Paul

Tantos escándalos sexuales se han hecho públicos, muchas veces con evidente inquina contra la Iglesia Católica, que yo quisiera que también se hicieran públicas las virtudes de sacerdotes que conozco. Personalmente no me considero modelo de nada pero sí sé que hay una cosa que Dios me ha dado, y es la capacidad para reconocer con gusto las virtudes y bondades que en otros encuentro. Y ese don que mi Dios me otorgó quiero ejercerlo ahora.

A lo largo de mi vida he conocido hombres y mujeres verdaderamente buenos. He conocido y he tratado gente recta, justa, bondadosa, generosa. Si muriera hoy, yo podría decir: “Conocí la virtud; la conocí vivida, practicada, realizada ante mis ojos.”

Mucha gente cree que toda virtud es hipocresía. Será por aquel refrán: “Ningún hombre es grande para su ayuda de cámara.” Pareciera que inevitablemente, al acercarnos a la gente grande, la vemos empequeñecerse, porque aparecen sus envidias, codicias, incontinencias, mentiras piadosas y no tan piadosas, y en fin, todo lo que hace que el “ídolo” caiga…

Sin embargo, hay personas que soportan el test del acercamiento. Uno puede decir eso especialmente cuando ha convivido con la persona y la ha visto por un tiempo prolongado, como sucede por ejemplo en la vida común que llevamos los religiosos o las religiosas. Una cosa es ver a un “gran” hombre predicando y otra cosa es ver a ese hombre cansado, envejecido o enfermo, muchas veces sin más testigos que Dios y la noche. Y yo he podido ver esas dos caras de la vida del sacerdote: las he visto muy bien, por ejemplo, en mis hermanos de comunidad aquí en Dublín.

¿Qué he encontrado? Seres humanos, por supuesto. Y eso significa que he encontrado sus incoherencias, fragilidades, tentaciones, vergüenzas… También he visto su grandeza, vigor, tenacidad, afán de fidelidad al Señor.
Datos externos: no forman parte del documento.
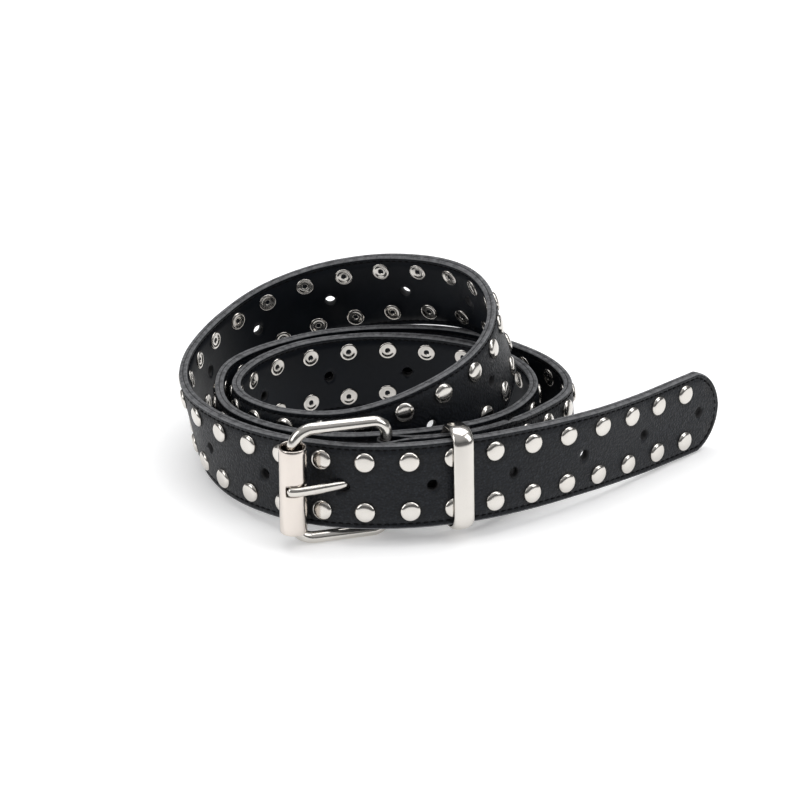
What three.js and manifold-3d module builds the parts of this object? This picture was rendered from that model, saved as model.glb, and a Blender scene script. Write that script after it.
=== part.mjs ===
// A studded leather belt, fastened and coiled up, standing on the lower edge of its strap.
// Millimetres, +Z up, the floor at Z = 0. The strap runs clockwise, seen from above, from the
// tip of its tongue, through the buckle, up over the other turns, and twice round the coil to
// the buckle's heel bar.

import * as THREE from 'three';
import { mergeVertices } from 'three/addons/utils/BufferGeometryUtils.js';
import Module from 'manifold-3d';

const wasm = await Module();
wasm.setup();

// Strap
const STRAP_WIDTH = 34;
const STRAP_THICKNESS = 3.4;
const TIP_ARC_LENGTH = 12.5;

// Coil, between the middles of the strap's thickness
const COIL_LENGTH = 154;
const COIL_DEPTH = 140;

// Studs and their rivet backs
const STUD_PITCH = 16.77;
const ROW_SPACING = 20.1;
const TIP_TO_FIRST_STUD = 20.5;
const CAP_DIAMETER = 8;
const CAP_HEIGHT = 1.5;
const BACK_DIAMETER = 7.6;
const BACK_HEIGHT = 0.6;
const RIVET_DIAMETER = 3;

// Holes: one halfway between two stud pairs, every second pitch, the first before the first pair
const HOLE_DIAMETER = 4.4;
const PRONG_HOLE_NUMBER = 5;

// Buckle frame
const BAR_DIAMETER = 4.8;
const FRAME_HEIGHT = 50.5;
const FRAME_REACH = 36.5;
const ROLLER_CORNER_RADIUS = 8;
const HEEL_CORNER_RADIUS = 5;

// The frame's place, taken from the prong hole: back along the tongue, in behind it, and turned
const HEEL_BACK = 14.3;
const HEEL_BEHIND = 9.1;
const BUCKLE_TURN = 29;

// Roller
const ROLLER_DIAMETER = 10.6;
const ROLLER_WALL = 0.6;
const ROLLER_LENGTH = 35.5;
const ROLLER_BOTTOM = 6.2;

// Prong
const PRONG_WIDTH = 3.9;
const PRONG_THICKNESS = 3;
const PRONG_EYE_WALL = 1.8;
const PRONG_RISE = 1.6;

// Keeper
const KEEPER_FROM_PRONG_HOLE = 45;
const KEEPER_WIDTH = 7.6;
const KEEPER_EDGE = 0.7;
const KEEPER_DOME = 0.6;
const KEEPER_HEIGHT = 40.5;
const KEEPER_CORNER_RADIUS = 2.4;
const KEEPER_PLAY = 1.3;
const LAYER_GAP = 5.6;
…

Esto último vale la pena decirlo con ejemplos concretos.

Hay un fraile, a quién aquí llamaré Paul (nombre ficticio). Como la mayor parte de mis hermanos de Dublín es un fraile ya de edad. Debo decir que, de tanta gente que he podido conocer en mi vida, Paul es un hombre que sobresale por la pureza. Esta no es una virtud demasiado popular hoy, y quizá no lo haya sido nunca, especialmente entre los hombres. A un hombre se le elogia por su capacidad de acción y liderazgo, y si se trata de un sacerdote, lo que lo que la gente pondera son sobre todo las obras de tipo humanitario, la elocuencia en la predicación o los dones carismáticos de sanación.

Paul no es ni ha sido una persona de inmenso liderazgo, tremenda capacidad de convocatoria, palabra arrolladora o dones muy “sobrenaturales.” Es un hombre normal, sano, casi siempre de buen humor. No más. O mejor: con algo más, un don de pureza muy grande y muy hermoso. La conversación con él irradia pureza; brota de un corazón muy limpio que ama como con inocencia de niño a Jesús y sirve con candor a la Iglesia. Sus palabras no suenan a cosas recitadas sino a verdades cuidadosamente amadas y experimentadas por muchos, muchos años. Es humilde, como lo son todos los verdaderamente castos, y de él sale mucho cariño, bien que en el estilo sobrio y casi flemático de estos irlandeses.

Paul lleva una vida común y tranquila. Visita a sus amigos, casi siempre feligreses de otros tiempos más activos, y sale también del convento para algunas otras actividades o distracciones. Pero el mundo no tiene poder en él. Sus ojos permanecen serenos y el corazón, que yo sepa después de observarlo tantos días, no pierde su lugar de reposo, que es Cristo. Cuando lo veo llegar a casa –sin hábito, porque tal es la situación en Irlanda– parece un abuelito más. La gente no sabe el tesoro de diamante que Paul lleva en su corazón adornado de pureza. Dios sí lo sabe, y creo que me lo ha dejado saber a mí. Bendito sea su Nombre.